Islam Instrumentalized

Islam Instrumentalized

Islamic Thought and Sources

Islam Instrumentalized
Religion and Politics in Historical Perspective

Author(s): Jean-Philippe Platteau

Reviewed by: S Parvez Manzoor

 

Review

The author of this ambitious work is not a specialist in Middle Eastern history, nor an ‘Islamologue’, to allude to the overbearing title with which any academic on the Continent may now crown him/herself. He specialises in economics, a discipline that claims to be a universal science, and is an Emeritus Professor at the University of Namur, Belgium. To my knowledge, this is his first comprehensive study on Islamist politics. For all these qualifications, however, Platteau’s text is not amateurish and uninspiring. No, it is stringently academic, well-meaning and earnest-minded; it explores the subject of Islamist politics in a spirit of legitimate intellectual inquiry, albeit with the innocence and zeal of the beginner, and brings to his new field, a disciplinary vision that is, paradoxically, both fresh and stale, both novel and dated. The work thus presents a record of the author’s personal odyssey and is a testimony to his serious engagement with a field that he discovered late in his academic career.

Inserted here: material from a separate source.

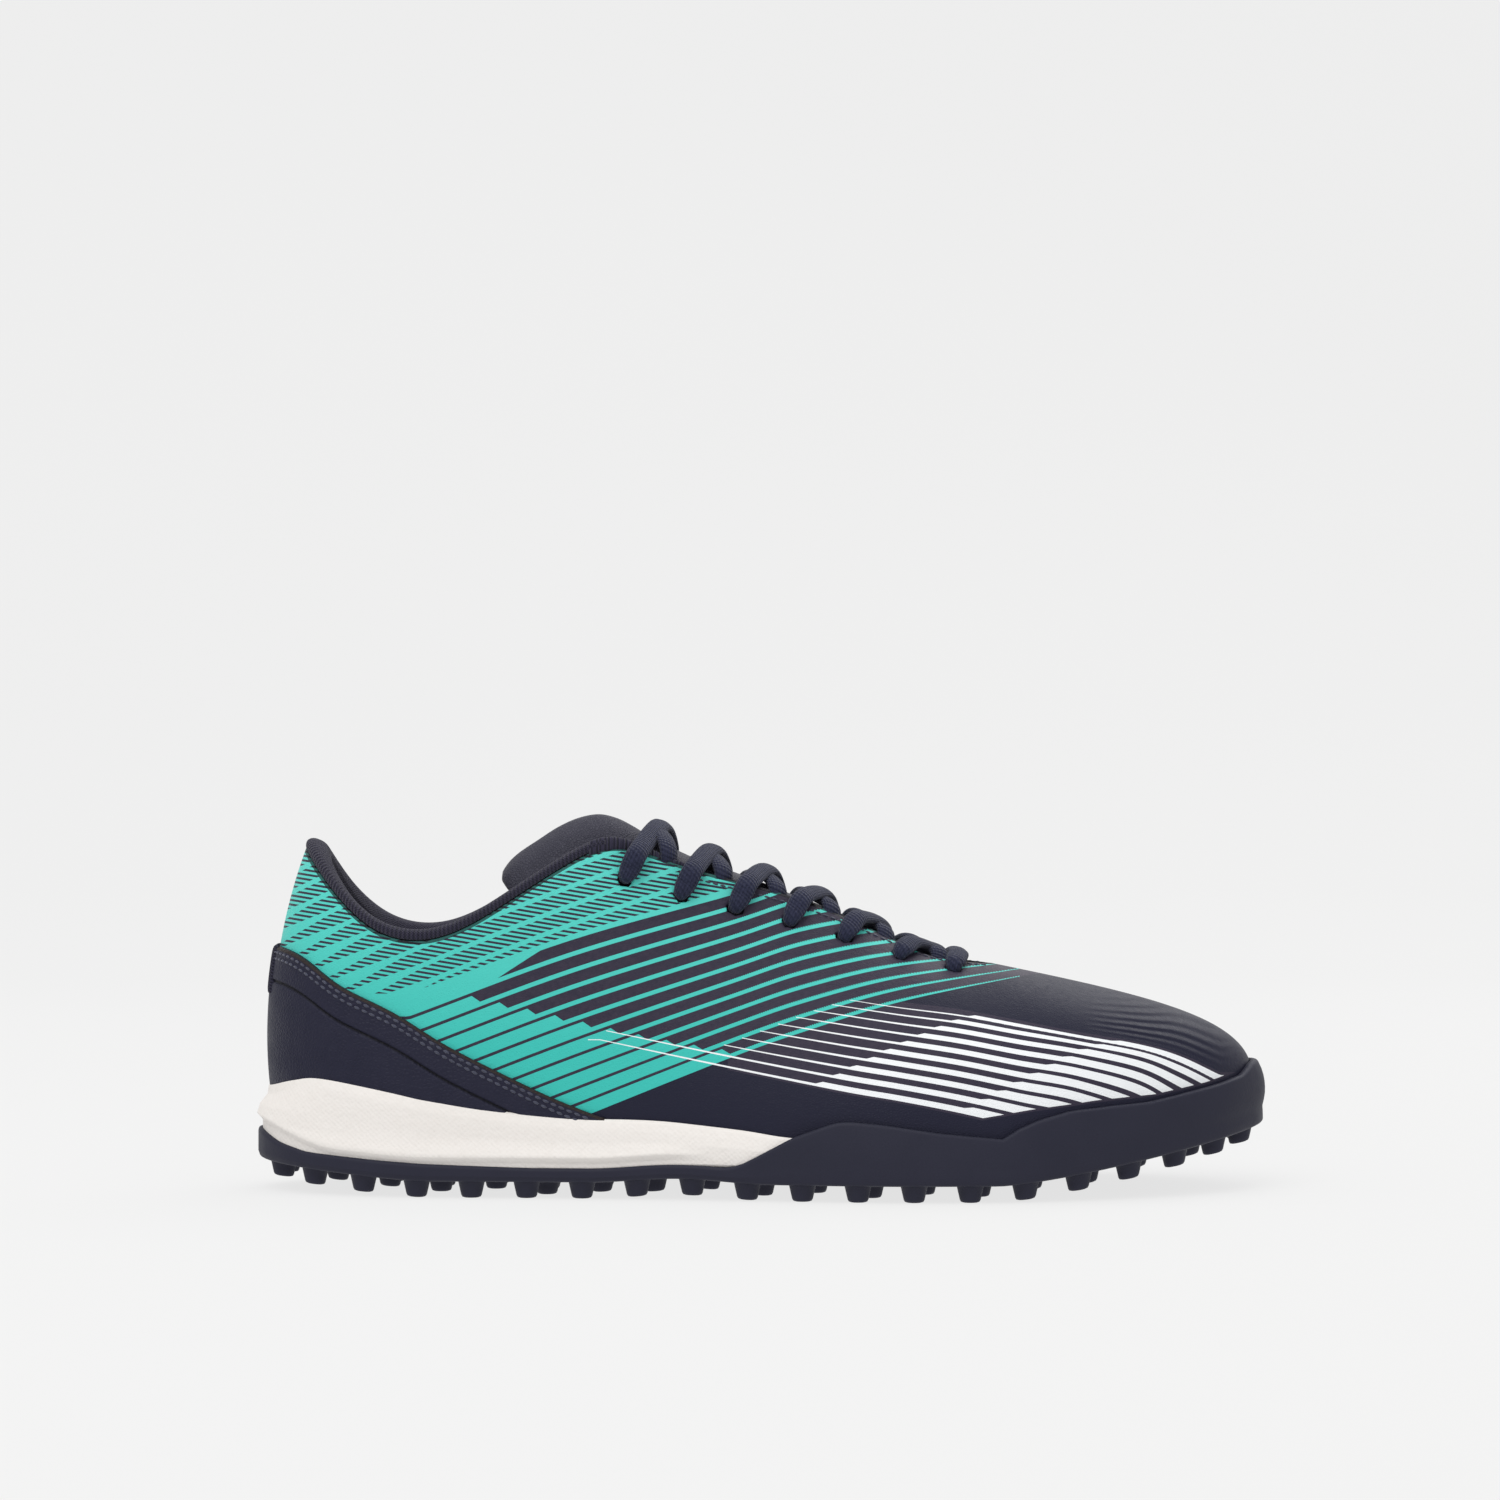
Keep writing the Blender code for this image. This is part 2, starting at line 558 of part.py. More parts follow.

However, while the author examines ample empirical data, ultimately it is an exercise in meta-theory, for what Platteau seeks is nothing less than to unravel ‘the relationship between state and religion in the history of Islam’! And it is as an exercise in grand theory that Platteau’s work is most problematic, not because it is radical and troubling, but because it proves out to be familiar and reassuring.